* AIM OF THE TASK *
Return every entry exactly.

* INFORMATION SHOWN *
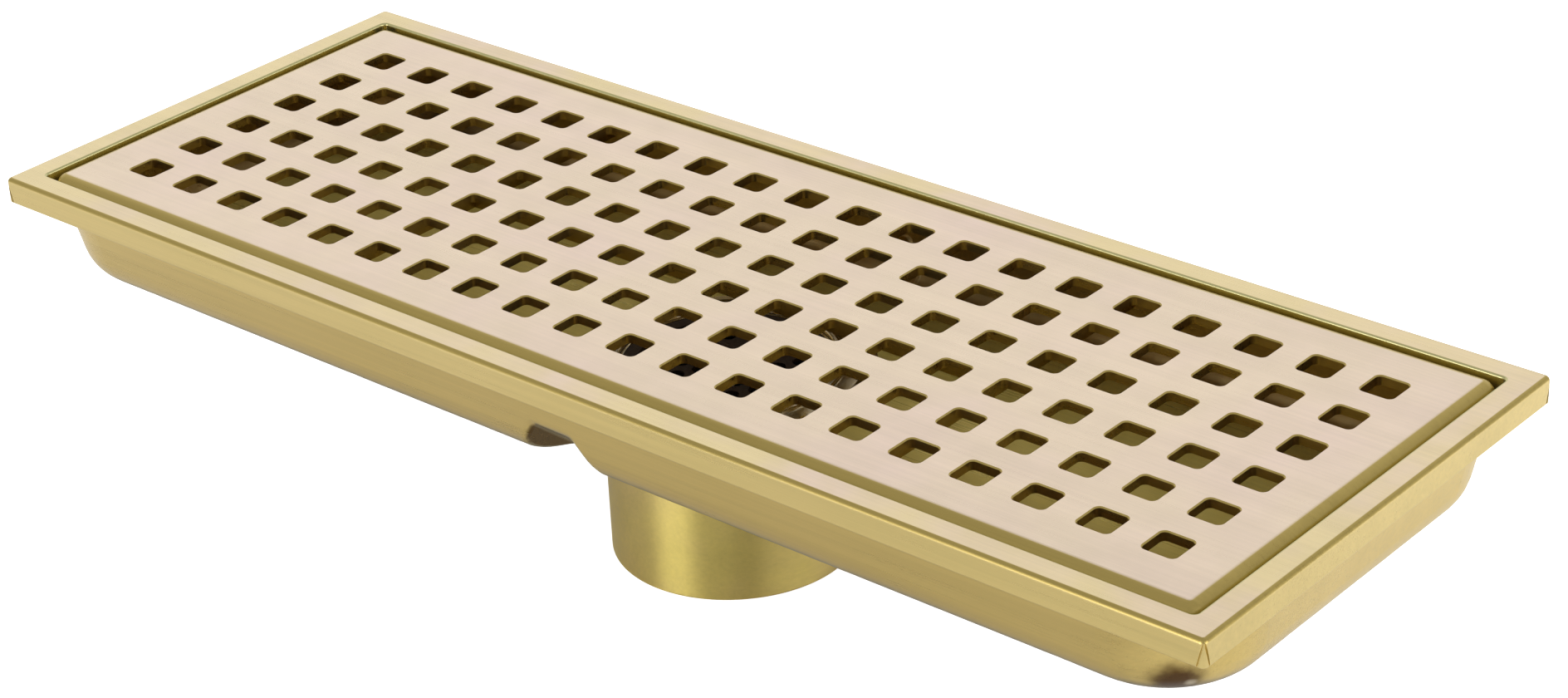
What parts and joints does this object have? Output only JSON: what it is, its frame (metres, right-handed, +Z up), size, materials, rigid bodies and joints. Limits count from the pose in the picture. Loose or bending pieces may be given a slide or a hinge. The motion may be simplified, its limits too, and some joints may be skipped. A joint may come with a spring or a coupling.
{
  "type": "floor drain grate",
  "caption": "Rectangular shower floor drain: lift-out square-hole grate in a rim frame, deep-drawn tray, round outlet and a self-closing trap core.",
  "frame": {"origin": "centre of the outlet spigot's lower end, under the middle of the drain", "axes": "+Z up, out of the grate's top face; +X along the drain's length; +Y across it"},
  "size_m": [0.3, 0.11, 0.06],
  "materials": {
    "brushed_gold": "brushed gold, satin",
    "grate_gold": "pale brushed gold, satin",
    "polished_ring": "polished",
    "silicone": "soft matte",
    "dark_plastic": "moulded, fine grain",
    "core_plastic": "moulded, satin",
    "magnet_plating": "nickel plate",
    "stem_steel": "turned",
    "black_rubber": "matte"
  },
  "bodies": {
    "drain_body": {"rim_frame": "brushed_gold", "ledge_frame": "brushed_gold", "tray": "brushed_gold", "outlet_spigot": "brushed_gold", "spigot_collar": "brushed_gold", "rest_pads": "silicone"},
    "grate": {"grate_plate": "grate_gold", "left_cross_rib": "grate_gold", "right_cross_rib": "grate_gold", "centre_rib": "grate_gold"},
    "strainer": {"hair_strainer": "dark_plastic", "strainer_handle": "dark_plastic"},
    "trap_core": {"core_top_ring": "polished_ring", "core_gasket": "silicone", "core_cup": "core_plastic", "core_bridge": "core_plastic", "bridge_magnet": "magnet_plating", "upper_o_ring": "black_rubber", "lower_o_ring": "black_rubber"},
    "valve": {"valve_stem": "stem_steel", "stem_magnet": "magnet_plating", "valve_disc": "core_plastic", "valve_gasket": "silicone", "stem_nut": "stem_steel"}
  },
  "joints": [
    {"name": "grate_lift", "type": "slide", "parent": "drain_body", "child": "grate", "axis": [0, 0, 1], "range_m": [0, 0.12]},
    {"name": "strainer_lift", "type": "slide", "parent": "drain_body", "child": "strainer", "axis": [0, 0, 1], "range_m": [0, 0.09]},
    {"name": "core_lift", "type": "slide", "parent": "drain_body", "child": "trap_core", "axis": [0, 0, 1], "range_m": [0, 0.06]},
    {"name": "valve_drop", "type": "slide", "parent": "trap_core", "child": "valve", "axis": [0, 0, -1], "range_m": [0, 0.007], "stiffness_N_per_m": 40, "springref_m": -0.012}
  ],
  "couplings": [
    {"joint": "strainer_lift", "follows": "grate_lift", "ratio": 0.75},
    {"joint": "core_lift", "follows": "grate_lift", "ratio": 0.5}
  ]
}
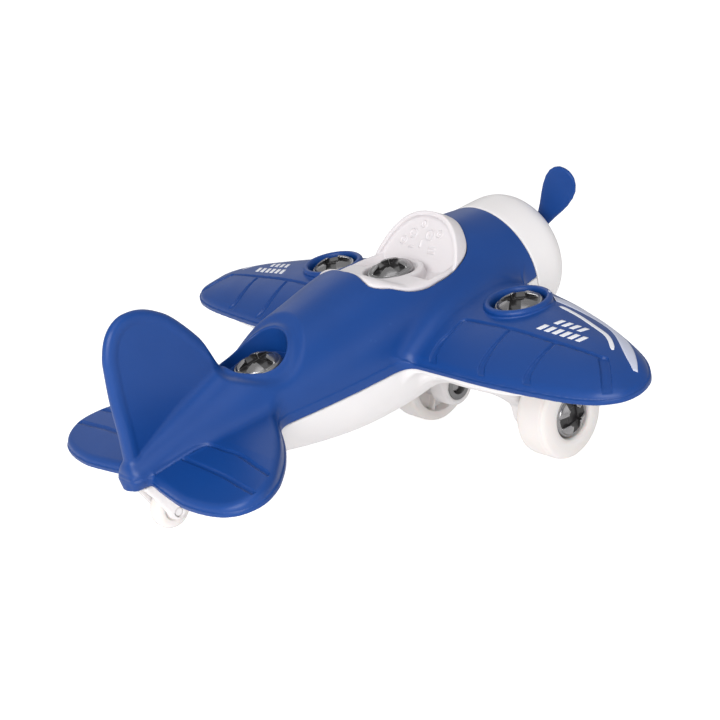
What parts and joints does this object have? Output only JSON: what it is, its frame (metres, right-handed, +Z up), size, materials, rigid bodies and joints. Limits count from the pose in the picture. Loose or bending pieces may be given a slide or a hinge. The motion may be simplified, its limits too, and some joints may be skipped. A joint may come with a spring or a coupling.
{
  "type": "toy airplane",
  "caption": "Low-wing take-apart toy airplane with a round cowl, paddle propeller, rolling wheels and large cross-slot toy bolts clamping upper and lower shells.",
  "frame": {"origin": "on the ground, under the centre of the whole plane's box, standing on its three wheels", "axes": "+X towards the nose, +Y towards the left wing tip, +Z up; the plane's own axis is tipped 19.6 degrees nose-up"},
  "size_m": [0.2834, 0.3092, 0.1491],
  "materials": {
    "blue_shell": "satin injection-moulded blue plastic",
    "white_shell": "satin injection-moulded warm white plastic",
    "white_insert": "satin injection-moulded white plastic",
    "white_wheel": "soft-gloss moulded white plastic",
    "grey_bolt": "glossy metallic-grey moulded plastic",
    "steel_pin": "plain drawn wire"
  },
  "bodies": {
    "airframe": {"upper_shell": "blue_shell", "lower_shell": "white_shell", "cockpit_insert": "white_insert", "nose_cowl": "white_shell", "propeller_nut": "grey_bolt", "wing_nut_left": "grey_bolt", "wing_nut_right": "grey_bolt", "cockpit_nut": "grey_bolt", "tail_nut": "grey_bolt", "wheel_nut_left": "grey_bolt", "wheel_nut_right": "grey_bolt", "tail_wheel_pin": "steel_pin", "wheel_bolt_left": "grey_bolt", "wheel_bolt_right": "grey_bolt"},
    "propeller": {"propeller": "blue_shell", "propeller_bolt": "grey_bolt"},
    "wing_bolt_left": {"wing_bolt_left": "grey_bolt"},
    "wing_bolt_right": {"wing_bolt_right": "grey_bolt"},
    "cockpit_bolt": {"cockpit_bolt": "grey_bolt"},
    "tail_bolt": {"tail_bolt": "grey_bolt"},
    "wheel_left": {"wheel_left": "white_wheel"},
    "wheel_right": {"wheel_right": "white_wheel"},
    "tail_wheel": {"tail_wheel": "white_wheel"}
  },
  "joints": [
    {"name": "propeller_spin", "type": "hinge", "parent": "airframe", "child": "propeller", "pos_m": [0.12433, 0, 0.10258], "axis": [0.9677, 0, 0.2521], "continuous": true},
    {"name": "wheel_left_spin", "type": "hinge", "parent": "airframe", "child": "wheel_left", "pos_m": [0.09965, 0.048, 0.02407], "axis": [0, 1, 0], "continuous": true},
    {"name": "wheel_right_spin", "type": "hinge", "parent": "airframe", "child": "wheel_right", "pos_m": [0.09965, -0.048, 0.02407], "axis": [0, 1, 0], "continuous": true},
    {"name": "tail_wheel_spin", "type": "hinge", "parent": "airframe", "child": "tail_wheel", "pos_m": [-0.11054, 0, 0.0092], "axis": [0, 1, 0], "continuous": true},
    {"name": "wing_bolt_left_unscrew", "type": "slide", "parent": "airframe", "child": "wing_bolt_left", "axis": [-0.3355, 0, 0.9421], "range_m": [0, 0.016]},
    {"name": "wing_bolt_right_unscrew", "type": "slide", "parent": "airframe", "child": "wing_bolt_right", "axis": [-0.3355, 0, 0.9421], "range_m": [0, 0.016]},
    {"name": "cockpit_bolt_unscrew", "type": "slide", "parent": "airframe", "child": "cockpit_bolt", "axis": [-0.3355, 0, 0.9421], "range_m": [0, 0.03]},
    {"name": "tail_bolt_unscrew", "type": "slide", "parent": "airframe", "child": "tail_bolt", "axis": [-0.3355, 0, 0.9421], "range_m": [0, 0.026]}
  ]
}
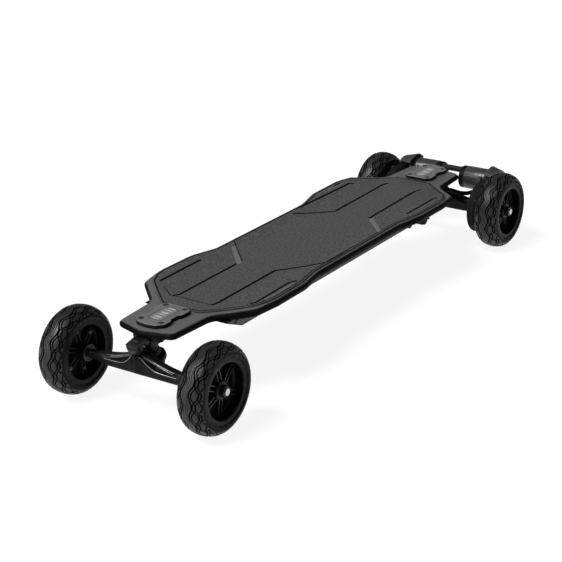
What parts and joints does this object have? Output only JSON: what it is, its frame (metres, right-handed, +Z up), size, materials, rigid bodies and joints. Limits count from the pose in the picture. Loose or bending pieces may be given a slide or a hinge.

* ANSWER TO THE PROBLEM *
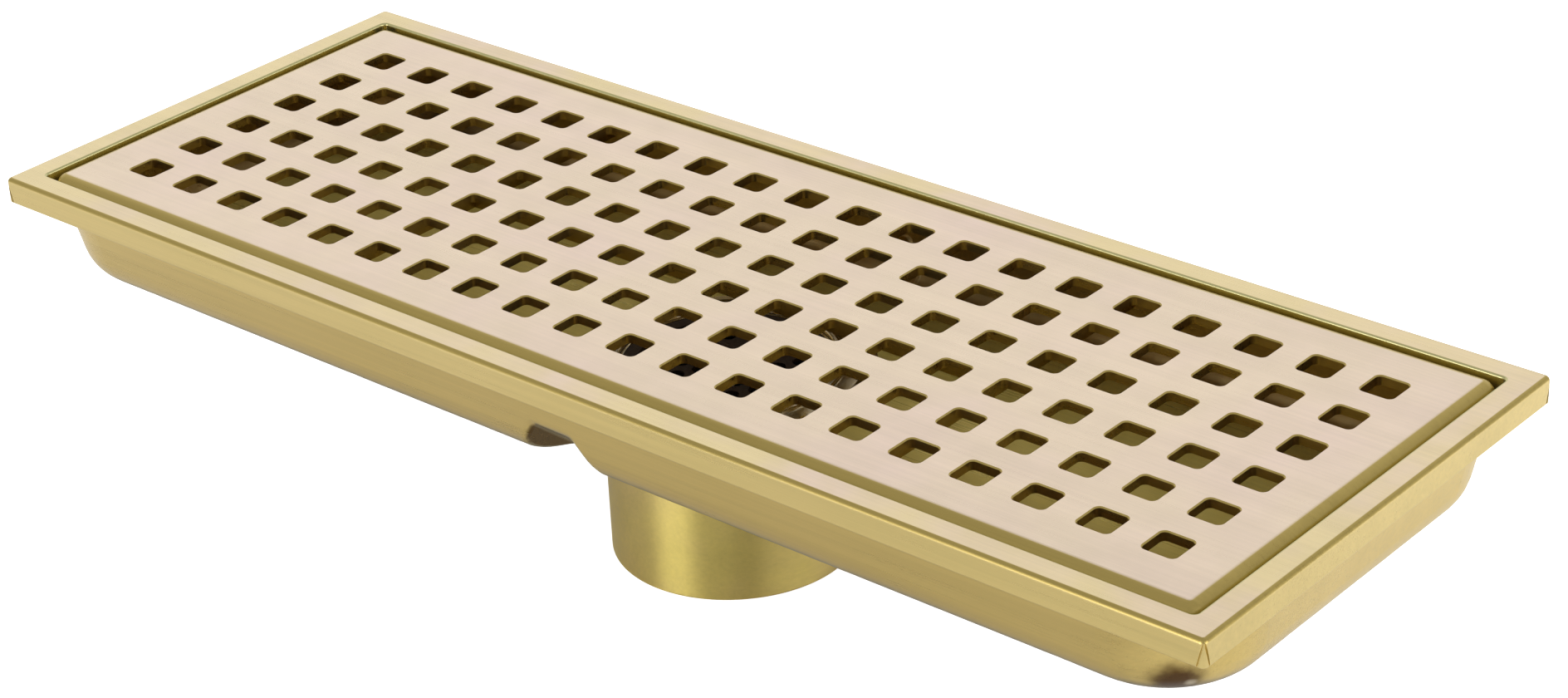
What parts and joints does this object have? Output only JSON: what it is, its frame (metres, right-handed, +Z up), size, materials, rigid bodies and joints. Limits count from the pose in the picture. Loose or bending pieces may be given a slide or a hinge. The motion may be simplified, its limits too, and some joints may be skipped. A joint may come with a spring or a coupling.
{
  "type": "floor drain grate",
  "caption": "Rectangular shower floor drain: lift-out square-hole grate in a rim frame, deep-drawn tray, round outlet and a self-closing trap core.",
  "frame": {"origin": "centre of the outlet spigot's lower end, under the middle of the drain", "axes": "+Z up, out of the grate's top face; +X along the drain's length; +Y across it"},
  "size_m": [0.3, 0.11, 0.06],
  "materials": {
    "brushed_gold": "brushed gold, satin",
    "grate_gold": "pale brushed gold, satin",
    "polished_ring": "polished",
    "silicone": "soft matte",
    "dark_plastic": "moulded, fine grain",
    "core_plastic": "moulded, satin",
    "magnet_plating": "nickel plate",
    "stem_steel": "turned",
    "black_rubber": "matte"
  },
  "bodies": {
    "drain_body": {"rim_frame": "brushed_gold", "ledge_frame": "brushed_gold", "tray": "brushed_gold", "outlet_spigot": "brushed_gold", "spigot_collar": "brushed_gold", "rest_pads": "silicone"},
    "grate": {"grate_plate": "grate_gold", "left_cross_rib": "grate_gold", "right_cross_rib": "grate_gold", "centre_rib": "grate_gold"},
    "strainer": {"hair_strainer": "dark_plastic", "strainer_handle": "dark_plastic"},
    "trap_core": {"core_top_ring": "polished_ring", "core_gasket": "silicone", "core_cup": "core_plastic", "core_bridge": "core_plastic", "bridge_magnet": "magnet_plating", "upper_o_ring": "black_rubber", "lower_o_ring": "black_rubber"},
    "valve": {"valve_stem": "stem_steel", "stem_magnet": "magnet_plating", "valve_disc": "core_plastic", "valve_gasket": "silicone", "stem_nut": "stem_steel"}
  },
  "joints": [
    {"name": "grate_lift", "type": "slide", "parent": "drain_body", "child": "grate", "axis": [0, 0, 1], "range_m": [0, 0.12]},
    {"name": "strainer_lift", "type": "slide", "parent": "drain_body", "child": "strainer", "axis": [0, 0, 1], "range_m": [0, 0.09]},
    {"name": "core_lift", "type": "slide", "parent": "drain_body", "child": "trap_core", "axis": [0, 0, 1], "range_m": [0, 0.06]},
    {"name": "valve_drop", "type": "slide", "parent": "trap_core", "child": "valve", "axis": [0, 0, -1], "range_m": [0, 0.007], "stiffness_N_per_m": 40, "springref_m": -0.012}
  ],
  "couplings": [
    {"joint": "strainer_lift", "follows": "grate_lift", "ratio": 0.75},
    {"joint": "core_lift", "follows": "grate_lift", "ratio": 0.5}
  ]
}
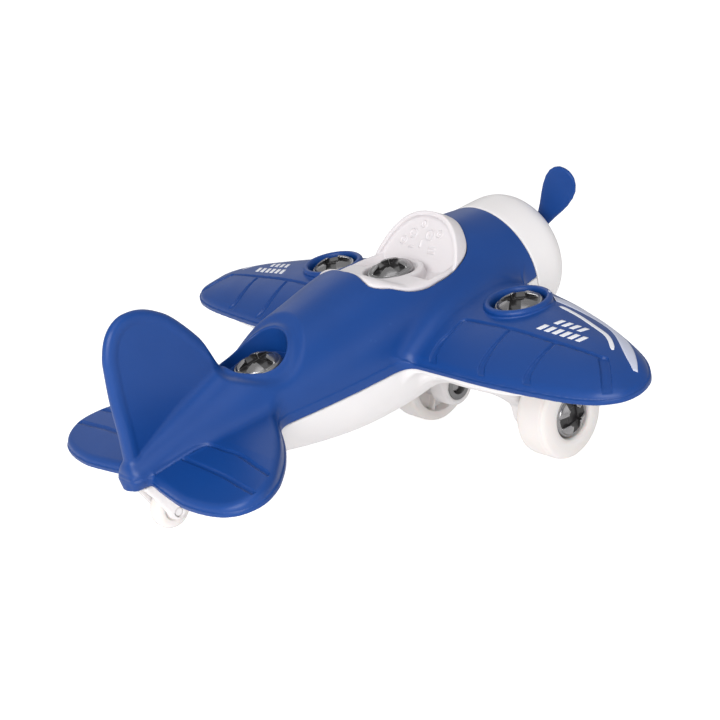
What parts and joints does this object have? Output only JSON: what it is, its frame (metres, right-handed, +Z up), size, materials, rigid bodies and joints. Limits count from the pose in the picture. Loose or bending pieces may be given a slide or a hinge. The motion may be simplified, its limits too, and some joints may be skipped. A joint may come with a spring or a coupling.
{
  "type": "toy airplane",
  "caption": "Low-wing take-apart toy airplane with a round cowl, paddle propeller, rolling wheels and large cross-slot toy bolts clamping upper and lower shells.",
  "frame": {"origin": "on the ground, under the centre of the whole plane's box, standing on its three wheels", "axes": "+X towards the nose, +Y towards the left wing tip, +Z up; the plane's own axis is tipped 19.6 degrees nose-up"},
  "size_m": [0.2834, 0.3092, 0.1491],
  "materials": {
    "blue_shell": "satin injection-moulded blue plastic",
    "white_shell": "satin injection-moulded warm white plastic",
    "white_insert": "satin injection-moulded white plastic",
    "white_wheel": "soft-gloss moulded white plastic",
    "grey_bolt": "glossy metallic-grey moulded plastic",
    "steel_pin": "plain drawn wire"
  },
  "bodies": {
    "airframe": {"upper_shell": "blue_shell", "lower_shell": "white_shell", "cockpit_insert": "white_insert", "nose_cowl": "white_shell", "propeller_nut": "grey_bolt", "wing_nut_left": "grey_bolt", "wing_nut_right": "grey_bolt", "cockpit_nut": "grey_bolt", "tail_nut": "grey_bolt", "wheel_nut_left": "grey_bolt", "wheel_nut_right": "grey_bolt", "tail_wheel_pin": "steel_pin", "wheel_bolt_left": "grey_bolt", "wheel_bolt_right": "grey_bolt"},
    "propeller": {"propeller": "blue_shell", "propeller_bolt": "grey_bolt"},
    "wing_bolt_left": {"wing_bolt_left": "grey_bolt"},
    "wing_bolt_right": {"wing_bolt_right": "grey_bolt"},
    "cockpit_bolt": {"cockpit_bolt": "grey_bolt"},
    "tail_bolt": {"tail_bolt": "grey_bolt"},
    "wheel_left": {"wheel_left": "white_wheel"},
    "wheel_right": {"wheel_right": "white_wheel"},
    "tail_wheel": {"tail_wheel": "white_wheel"}
  },
  "joints": [
    {"name": "propeller_spin", "type": "hinge", "parent": "airframe", "child": "propeller", "pos_m": [0.12433, 0, 0.10258], "axis": [0.9677, 0, 0.2521], "continuous": true},
    {"name": "wheel_left_spin", "type": "hinge", "parent": "airframe", "child": "wheel_left", "pos_m": [0.09965, 0.048, 0.02407], "axis": [0, 1, 0], "continuous": true},
    {"name": "wheel_right_spin", "type": "hinge", "parent": "airframe", "child": "wheel_right", "pos_m": [0.09965, -0.048, 0.02407], "axis": [0, 1, 0], "continuous": true},
    {"name": "tail_wheel_spin", "type": "hinge", "parent": "airframe", "child": "tail_wheel", "pos_m": [-0.11054, 0, 0.0092], "axis": [0, 1, 0], "continuous": true},
    {"name": "wing_bolt_left_unscrew", "type": "slide", "parent": "airframe", "child": "wing_bolt_left", "axis": [-0.3355, 0, 0.9421], "range_m": [0, 0.016]},
    {"name": "wing_bolt_right_unscrew", "type": "slide", "parent": "airframe", "child": "wing_bolt_right", "axis": [-0.3355, 0, 0.9421], "range_m": [0, 0.016]},
    {"name": "cockpit_bolt_unscrew", "type": "slide", "parent": "airframe", "child": "cockpit_bolt", "axis": [-0.3355, 0, 0.9421], "range_m": [0, 0.03]},
    {"name": "tail_bolt_unscrew", "type": "slide", "parent": "airframe", "child": "tail_bolt", "axis": [-0.3355, 0, 0.9421], "range_m": [0, 0.026]}
  ]
}
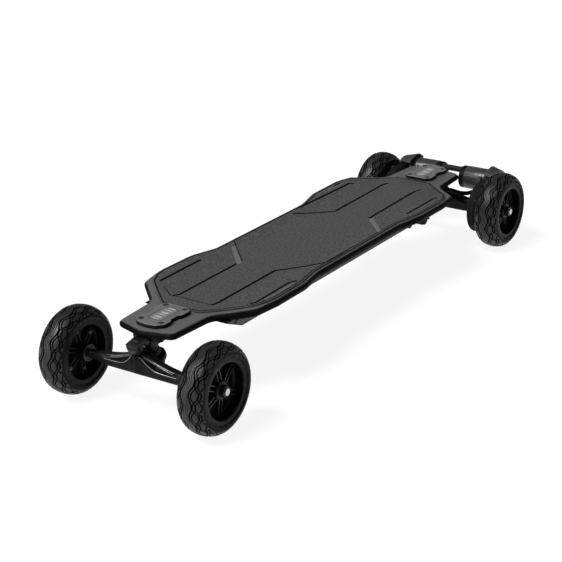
What parts and joints does this object have? Output only JSON: what it is, its frame (metres, right-handed, +Z up), size, materials, rigid bodies and joints. Limits count from the pose in the picture. Loose or bending pieces may be given a slide or a hinge.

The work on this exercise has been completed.